# [WHAT YOU NEED TO DO]
Reproduce the section of the listing that begins at the line containing "for strip_name in" and finishes at the line containing "from types import SimpleNamespace". Include both end lines and nothing beyond them.

# [RECORDED INFORMATION]
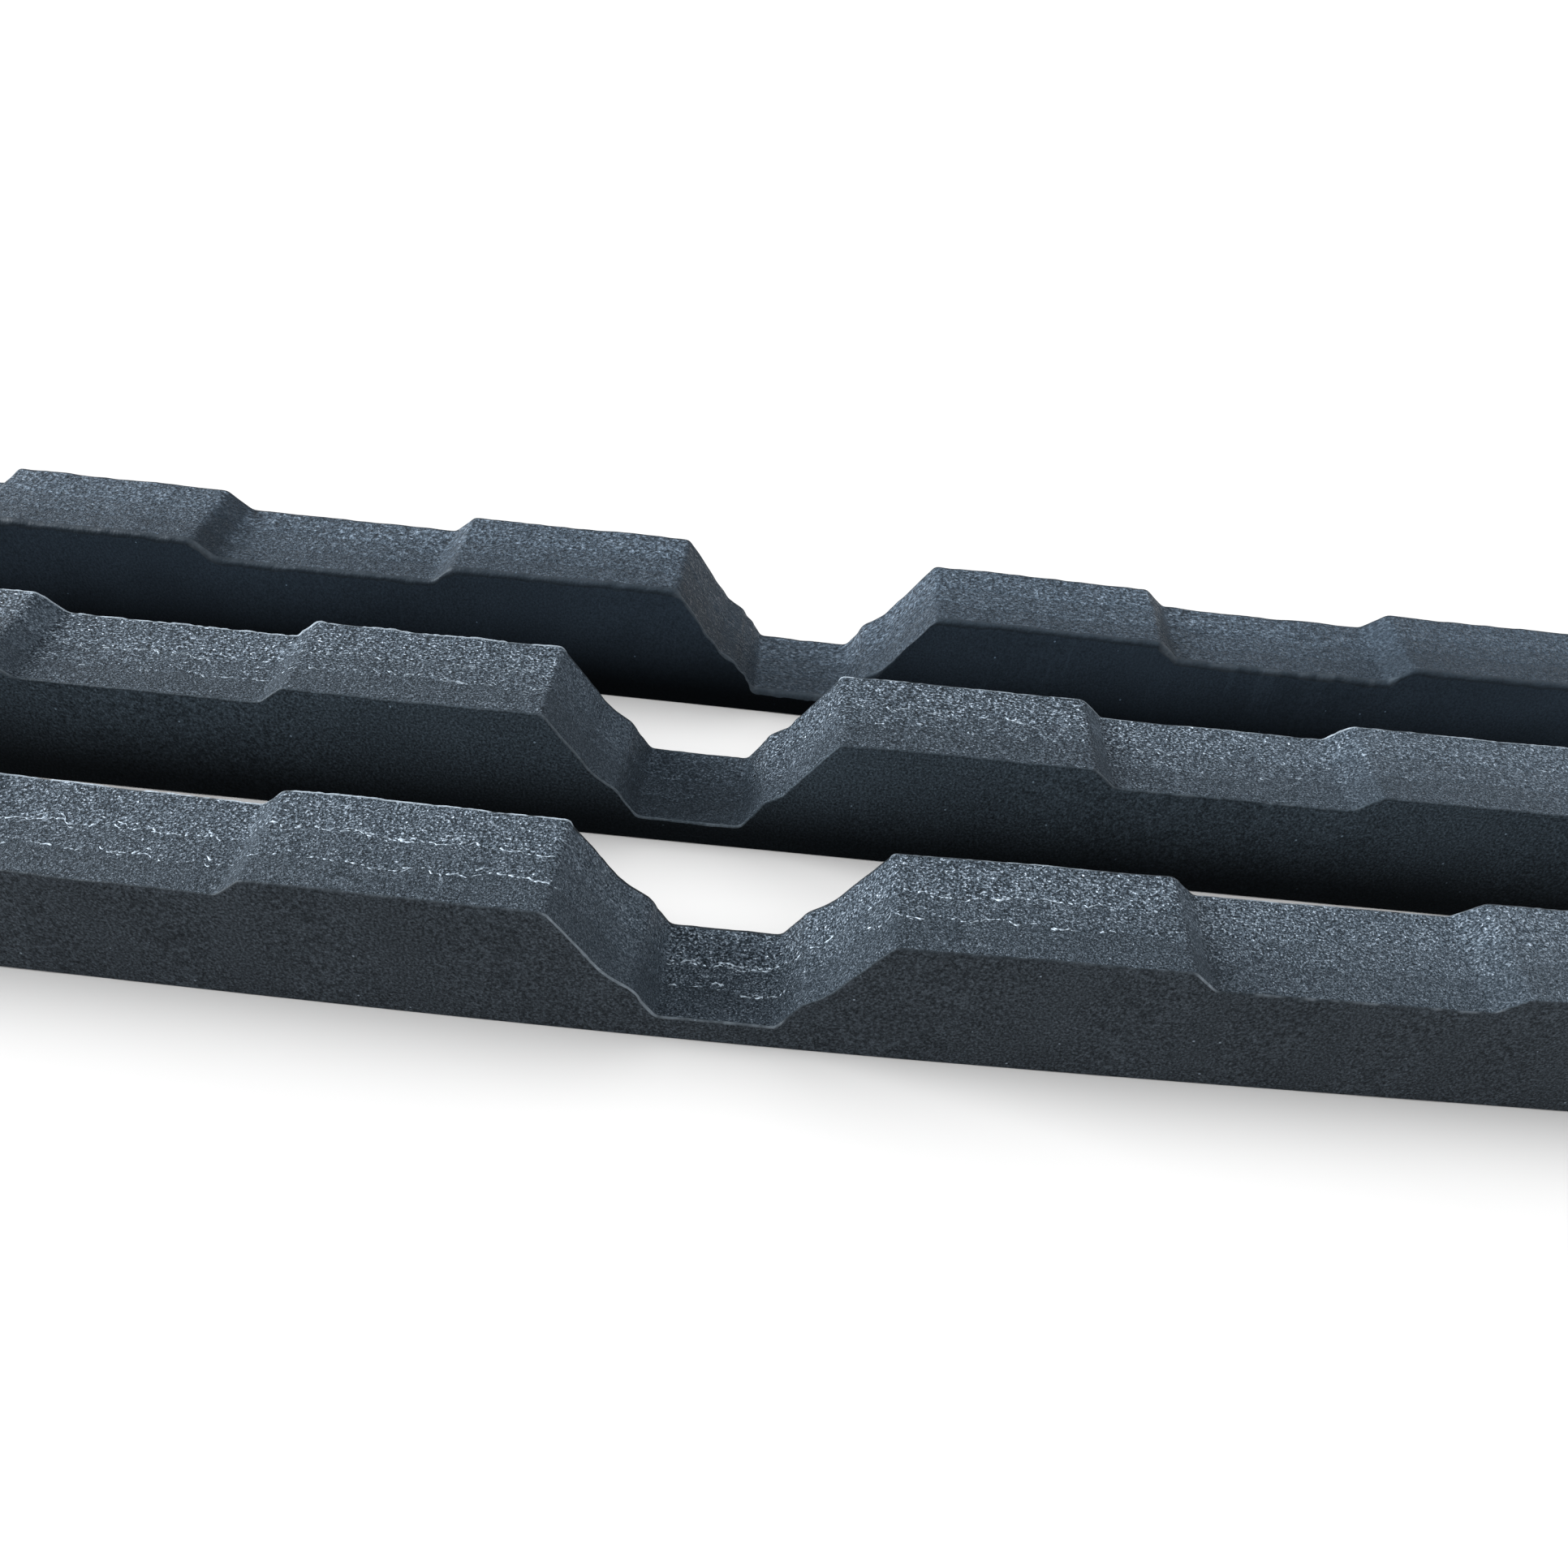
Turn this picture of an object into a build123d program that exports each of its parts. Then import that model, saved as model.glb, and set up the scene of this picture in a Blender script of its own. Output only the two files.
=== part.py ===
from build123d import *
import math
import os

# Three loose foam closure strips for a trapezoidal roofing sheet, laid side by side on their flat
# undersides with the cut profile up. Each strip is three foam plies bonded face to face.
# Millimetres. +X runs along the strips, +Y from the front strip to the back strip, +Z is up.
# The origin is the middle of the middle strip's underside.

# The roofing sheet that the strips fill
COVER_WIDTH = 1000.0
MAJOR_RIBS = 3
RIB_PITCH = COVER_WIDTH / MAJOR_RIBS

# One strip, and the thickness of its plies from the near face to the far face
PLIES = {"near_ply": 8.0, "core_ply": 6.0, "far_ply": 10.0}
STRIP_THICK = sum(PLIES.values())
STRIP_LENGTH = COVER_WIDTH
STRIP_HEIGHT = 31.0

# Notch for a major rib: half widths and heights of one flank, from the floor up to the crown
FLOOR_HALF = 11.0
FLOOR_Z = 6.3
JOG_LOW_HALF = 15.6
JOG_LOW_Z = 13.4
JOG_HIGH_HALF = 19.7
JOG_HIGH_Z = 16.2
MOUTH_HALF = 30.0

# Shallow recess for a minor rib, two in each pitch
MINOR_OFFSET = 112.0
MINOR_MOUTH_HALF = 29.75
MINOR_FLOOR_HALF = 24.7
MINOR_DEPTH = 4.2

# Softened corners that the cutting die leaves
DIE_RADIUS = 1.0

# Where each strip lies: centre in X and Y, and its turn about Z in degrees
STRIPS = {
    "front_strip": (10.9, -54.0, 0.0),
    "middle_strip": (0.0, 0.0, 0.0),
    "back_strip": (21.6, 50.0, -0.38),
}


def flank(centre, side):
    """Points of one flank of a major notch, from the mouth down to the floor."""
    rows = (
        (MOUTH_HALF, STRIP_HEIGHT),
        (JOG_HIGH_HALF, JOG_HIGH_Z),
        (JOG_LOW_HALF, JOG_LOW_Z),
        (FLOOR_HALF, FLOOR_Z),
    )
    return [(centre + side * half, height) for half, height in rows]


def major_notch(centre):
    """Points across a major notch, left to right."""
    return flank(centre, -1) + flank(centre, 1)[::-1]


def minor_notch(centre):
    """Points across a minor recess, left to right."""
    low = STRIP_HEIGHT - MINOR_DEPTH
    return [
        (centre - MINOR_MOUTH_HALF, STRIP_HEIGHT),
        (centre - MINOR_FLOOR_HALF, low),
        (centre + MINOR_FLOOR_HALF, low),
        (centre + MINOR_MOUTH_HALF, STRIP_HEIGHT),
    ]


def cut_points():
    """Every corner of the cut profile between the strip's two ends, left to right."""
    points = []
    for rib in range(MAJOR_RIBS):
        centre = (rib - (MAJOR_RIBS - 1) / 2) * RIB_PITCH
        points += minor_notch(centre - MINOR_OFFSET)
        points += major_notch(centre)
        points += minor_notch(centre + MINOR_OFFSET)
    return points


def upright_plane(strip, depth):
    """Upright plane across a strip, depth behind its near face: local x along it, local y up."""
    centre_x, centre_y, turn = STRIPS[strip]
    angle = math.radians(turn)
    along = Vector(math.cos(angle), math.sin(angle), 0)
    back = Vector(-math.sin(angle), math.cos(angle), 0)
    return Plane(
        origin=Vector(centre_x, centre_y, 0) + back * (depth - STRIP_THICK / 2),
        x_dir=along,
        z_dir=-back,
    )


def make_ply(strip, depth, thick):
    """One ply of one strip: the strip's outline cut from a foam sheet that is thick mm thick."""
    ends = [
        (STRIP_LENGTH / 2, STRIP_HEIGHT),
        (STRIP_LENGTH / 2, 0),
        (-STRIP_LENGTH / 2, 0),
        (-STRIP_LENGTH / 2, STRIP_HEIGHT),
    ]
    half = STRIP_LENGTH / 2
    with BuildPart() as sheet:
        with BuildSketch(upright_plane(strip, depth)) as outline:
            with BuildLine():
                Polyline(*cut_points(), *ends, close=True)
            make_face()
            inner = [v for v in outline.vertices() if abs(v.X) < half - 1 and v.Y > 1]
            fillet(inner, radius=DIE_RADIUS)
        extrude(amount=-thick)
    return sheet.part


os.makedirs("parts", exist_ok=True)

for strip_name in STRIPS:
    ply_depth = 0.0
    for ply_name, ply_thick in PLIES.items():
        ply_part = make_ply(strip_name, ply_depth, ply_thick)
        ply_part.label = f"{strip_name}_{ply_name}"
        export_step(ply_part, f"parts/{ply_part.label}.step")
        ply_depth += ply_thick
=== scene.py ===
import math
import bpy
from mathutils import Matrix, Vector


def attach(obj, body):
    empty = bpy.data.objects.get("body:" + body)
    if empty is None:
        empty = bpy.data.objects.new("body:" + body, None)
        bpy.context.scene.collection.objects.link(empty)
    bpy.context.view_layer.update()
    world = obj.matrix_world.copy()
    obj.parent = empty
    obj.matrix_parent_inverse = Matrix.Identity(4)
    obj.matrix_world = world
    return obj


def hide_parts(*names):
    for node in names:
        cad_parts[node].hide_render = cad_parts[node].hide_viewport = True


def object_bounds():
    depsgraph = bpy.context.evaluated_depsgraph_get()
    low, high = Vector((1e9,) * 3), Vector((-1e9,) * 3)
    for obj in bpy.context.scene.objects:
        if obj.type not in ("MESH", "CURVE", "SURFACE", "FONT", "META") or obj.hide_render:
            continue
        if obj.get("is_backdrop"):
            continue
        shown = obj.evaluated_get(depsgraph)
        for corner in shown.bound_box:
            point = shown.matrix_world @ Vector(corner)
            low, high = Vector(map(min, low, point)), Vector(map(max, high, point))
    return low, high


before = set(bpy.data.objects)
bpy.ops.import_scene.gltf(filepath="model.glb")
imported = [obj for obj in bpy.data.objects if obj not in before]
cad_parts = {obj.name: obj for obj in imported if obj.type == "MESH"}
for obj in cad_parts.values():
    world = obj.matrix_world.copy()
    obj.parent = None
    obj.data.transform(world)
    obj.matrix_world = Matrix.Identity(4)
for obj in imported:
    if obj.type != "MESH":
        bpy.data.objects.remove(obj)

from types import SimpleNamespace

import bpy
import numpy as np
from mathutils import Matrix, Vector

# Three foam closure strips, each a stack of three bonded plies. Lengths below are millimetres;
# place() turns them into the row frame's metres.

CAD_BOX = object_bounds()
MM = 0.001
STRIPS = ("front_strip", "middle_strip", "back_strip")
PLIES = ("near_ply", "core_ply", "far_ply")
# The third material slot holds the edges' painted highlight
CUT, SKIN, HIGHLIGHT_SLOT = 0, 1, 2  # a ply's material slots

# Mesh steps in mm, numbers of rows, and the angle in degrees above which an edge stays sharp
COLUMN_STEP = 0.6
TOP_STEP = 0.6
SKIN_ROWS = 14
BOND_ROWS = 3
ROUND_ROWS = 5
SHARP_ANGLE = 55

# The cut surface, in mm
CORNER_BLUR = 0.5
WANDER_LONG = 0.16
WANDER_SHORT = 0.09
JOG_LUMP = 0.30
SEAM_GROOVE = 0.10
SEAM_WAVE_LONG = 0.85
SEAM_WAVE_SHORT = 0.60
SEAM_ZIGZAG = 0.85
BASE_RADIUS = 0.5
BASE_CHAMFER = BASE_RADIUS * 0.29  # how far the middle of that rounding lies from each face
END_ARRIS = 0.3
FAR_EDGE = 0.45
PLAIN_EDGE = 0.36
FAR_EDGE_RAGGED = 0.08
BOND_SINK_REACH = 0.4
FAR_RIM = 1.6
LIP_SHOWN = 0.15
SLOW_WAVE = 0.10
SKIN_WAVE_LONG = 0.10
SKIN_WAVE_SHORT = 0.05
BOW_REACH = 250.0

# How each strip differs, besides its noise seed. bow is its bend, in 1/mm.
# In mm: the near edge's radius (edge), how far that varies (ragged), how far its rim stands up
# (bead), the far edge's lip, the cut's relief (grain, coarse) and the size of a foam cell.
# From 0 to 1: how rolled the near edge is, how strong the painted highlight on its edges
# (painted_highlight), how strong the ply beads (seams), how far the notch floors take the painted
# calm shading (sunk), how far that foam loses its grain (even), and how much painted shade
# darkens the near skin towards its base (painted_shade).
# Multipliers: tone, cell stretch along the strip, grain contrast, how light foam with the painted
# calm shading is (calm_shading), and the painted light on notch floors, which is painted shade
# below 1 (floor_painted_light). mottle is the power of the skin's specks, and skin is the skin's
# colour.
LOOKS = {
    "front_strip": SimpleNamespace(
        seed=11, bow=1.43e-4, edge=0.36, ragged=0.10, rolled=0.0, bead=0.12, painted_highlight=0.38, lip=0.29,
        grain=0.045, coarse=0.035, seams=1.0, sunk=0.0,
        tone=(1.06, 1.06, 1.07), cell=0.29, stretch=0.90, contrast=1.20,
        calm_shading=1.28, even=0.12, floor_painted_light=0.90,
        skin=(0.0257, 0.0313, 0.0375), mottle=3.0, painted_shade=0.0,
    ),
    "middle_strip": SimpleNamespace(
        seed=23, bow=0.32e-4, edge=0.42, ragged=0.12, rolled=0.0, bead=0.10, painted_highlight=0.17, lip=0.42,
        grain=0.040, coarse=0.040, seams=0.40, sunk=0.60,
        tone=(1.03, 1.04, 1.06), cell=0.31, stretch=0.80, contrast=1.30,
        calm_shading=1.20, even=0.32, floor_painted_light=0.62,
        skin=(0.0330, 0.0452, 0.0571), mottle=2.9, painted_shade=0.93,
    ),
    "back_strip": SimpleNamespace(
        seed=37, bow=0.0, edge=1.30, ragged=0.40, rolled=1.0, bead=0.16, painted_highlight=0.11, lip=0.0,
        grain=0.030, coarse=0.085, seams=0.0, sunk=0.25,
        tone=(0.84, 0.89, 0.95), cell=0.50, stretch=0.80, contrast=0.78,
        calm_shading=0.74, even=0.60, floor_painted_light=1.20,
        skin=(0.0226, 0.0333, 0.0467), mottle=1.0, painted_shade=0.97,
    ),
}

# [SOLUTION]
for strip_name in STRIPS:
    ply_depth = 0.0
    for ply_name, ply_thick in PLIES.items():
        ply_part = make_ply(strip_name, ply_depth, ply_thick)
        ply_part.label = f"{strip_name}_{ply_name}"
        export_step(ply_part, f"parts/{ply_part.label}.step")
        ply_depth += ply_thick
=== scene.py ===
import math
import bpy
from mathutils import Matrix, Vector


def attach(obj, body):
    empty = bpy.data.objects.get("body:" + body)
    if empty is None:
        empty = bpy.data.objects.new("body:" + body, None)
        bpy.context.scene.collection.objects.link(empty)
    bpy.context.view_layer.update()
    world = obj.matrix_world.copy()
    obj.parent = empty
    obj.matrix_parent_inverse = Matrix.Identity(4)
    obj.matrix_world = world
    return obj


def hide_parts(*names):
    for node in names:
        cad_parts[node].hide_render = cad_parts[node].hide_viewport = True


def object_bounds():
    depsgraph = bpy.context.evaluated_depsgraph_get()
    low, high = Vector((1e9,) * 3), Vector((-1e9,) * 3)
    for obj in bpy.context.scene.objects:
        if obj.type not in ("MESH", "CURVE", "SURFACE", "FONT", "META") or obj.hide_render:
            continue
        if obj.get("is_backdrop"):
            continue
        shown = obj.evaluated_get(depsgraph)
        for corner in shown.bound_box:
            point = shown.matrix_world @ Vector(corner)
            low, high = Vector(map(min, low, point)), Vector(map(max, high, point))
    return low, high


before = set(bpy.data.objects)
bpy.ops.import_scene.gltf(filepath="model.glb")
imported = [obj for obj in bpy.data.objects if obj not in before]
cad_parts = {obj.name: obj for obj in imported if obj.type == "MESH"}
for obj in cad_parts.values():
    world = obj.matrix_world.copy()
    obj.parent = None
    obj.data.transform(world)
    obj.matrix_world = Matrix.Identity(4)
for obj in imported:
    if obj.type != "MESH":
        bpy.data.objects.remove(obj)

from types import SimpleNamespace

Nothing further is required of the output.